Professor Crawford helps to deepen our European engagement in new Urban Security Research
Professor Crawford is playing a significant part in a European research consortium which has been awarded a major grant as part of the European Horizon 2020 programme.
On the eve of the UK leaving the EU, the European Commission awarded nearly €5.3 million to fund the 'IcARUS: Innovative AppRoach to Urban Security’ project led by the European Forum for Urban Security (EFUS) in a collaboration of 18 European partners.
Founded in 1987 under the auspices of the Council of Europe, the European Forum for Urban Security (EFUS) is the only European network of local and regional authorities dedicated to urban security. It includes nearly 250 local and regional authorities from 16 countries.
The IcARUS project seeks to facilitate a transformation in the application and utilisation of the knowledge base through the design of urban security policies. By rethinking tools for urban security policy, IcARUS will draw together the best evidence from urban security research and practice over the last 30 years to implement an integrated, evidence-based and multi-stakeholder approach to prominent urban security problems. Through a strategically designed process of co-production, IcARUS will integrate social and technological innovations to strengthen the strategic approach to urban security and promote a balanced vision of urban security, combining prevention, sanctions and social cohesion as mechanisms to encourage common approaches to security in the European Union.

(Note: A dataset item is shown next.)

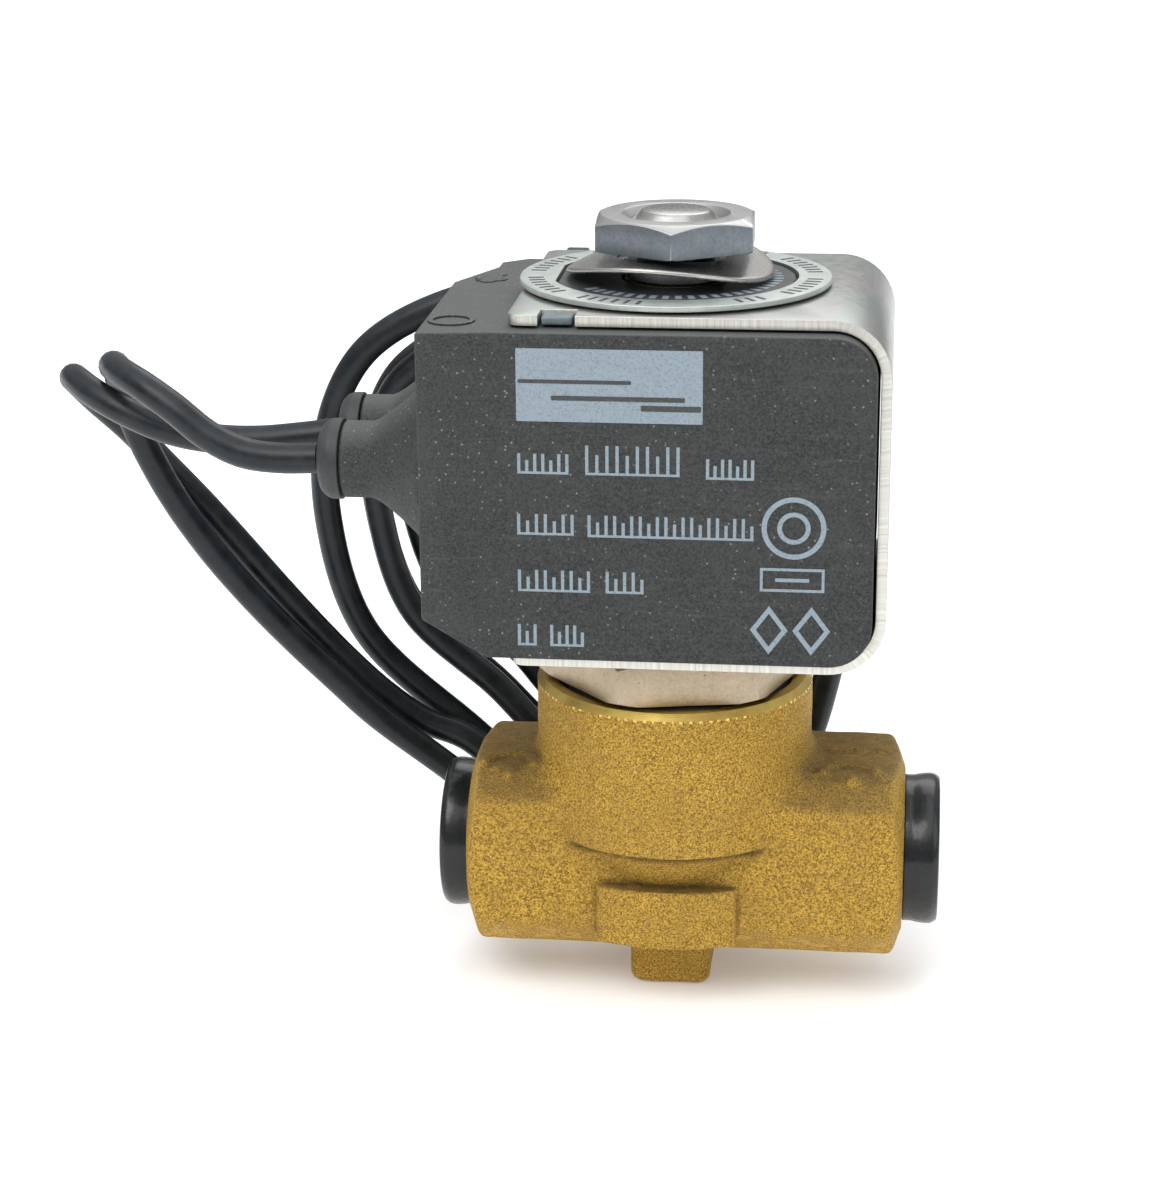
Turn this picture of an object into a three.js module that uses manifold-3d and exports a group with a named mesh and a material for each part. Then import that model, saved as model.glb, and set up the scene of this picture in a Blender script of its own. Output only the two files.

School of Law Professor of Criminology & Criminal Justice Professor Crawford will lead one of the seven work packages – on the ‘review and cross analysis of urban security’ and contribute to the programme as a whole. The value to Leeds will be approximately €590,000 over four years from 1 June 2020.
Professor Crawford, who has worked with EFUS over a number of years and gave the Keynote Address to their 30th Annual Conference in Barcelona in 2017, said: “I am delighted to be a major part of this timely, important and exciting Horizon 2020 research programme. I have a long-established relationship with the European Forum on Urban Security and I am a long-time admirer of their work in cities across Europe, promoting and seeking to implement the best research evidence in community safety and crime prevention”.
The project aims to transform the benefits to local communities in terms of urban security policies by engaging them as active co-producers of services rather than as passive recipients of public services alongside forms of multi-sectoral governance that deliver beneficial urban safety outcomes. The six cities in which the research will be implemented are: Rotterdam, Riga, Stuttgart, Nice, Turin and Lisbon. The project will focus on four priority areas of urban security, namely: youth crime, the governance of public spaces, trafficking and organised crime and/or terrorism and extreme violence.
Professor Crawford explained: “This programme is a wonderful opportunity to review the research evidence and practice lessons across the last 30 years or so in urban security and to apply these in the form of practical changes that will impact on the well-being of European citizens. It is also particularly gratifying for me to be working closely with colleagues across Europe over the next four year, at a time in which the UK has sought to loosen its engagement with our European neighbours.”
Two post-doctoral research officers will be appointed to work on the project alongside Professor Crawford. The Leeds team will prepare a cross analysis of the evolution in urban security and local responses to tackle criminality over the last 30 years, to help identify needs, tools and institutional barriers to advance urban security.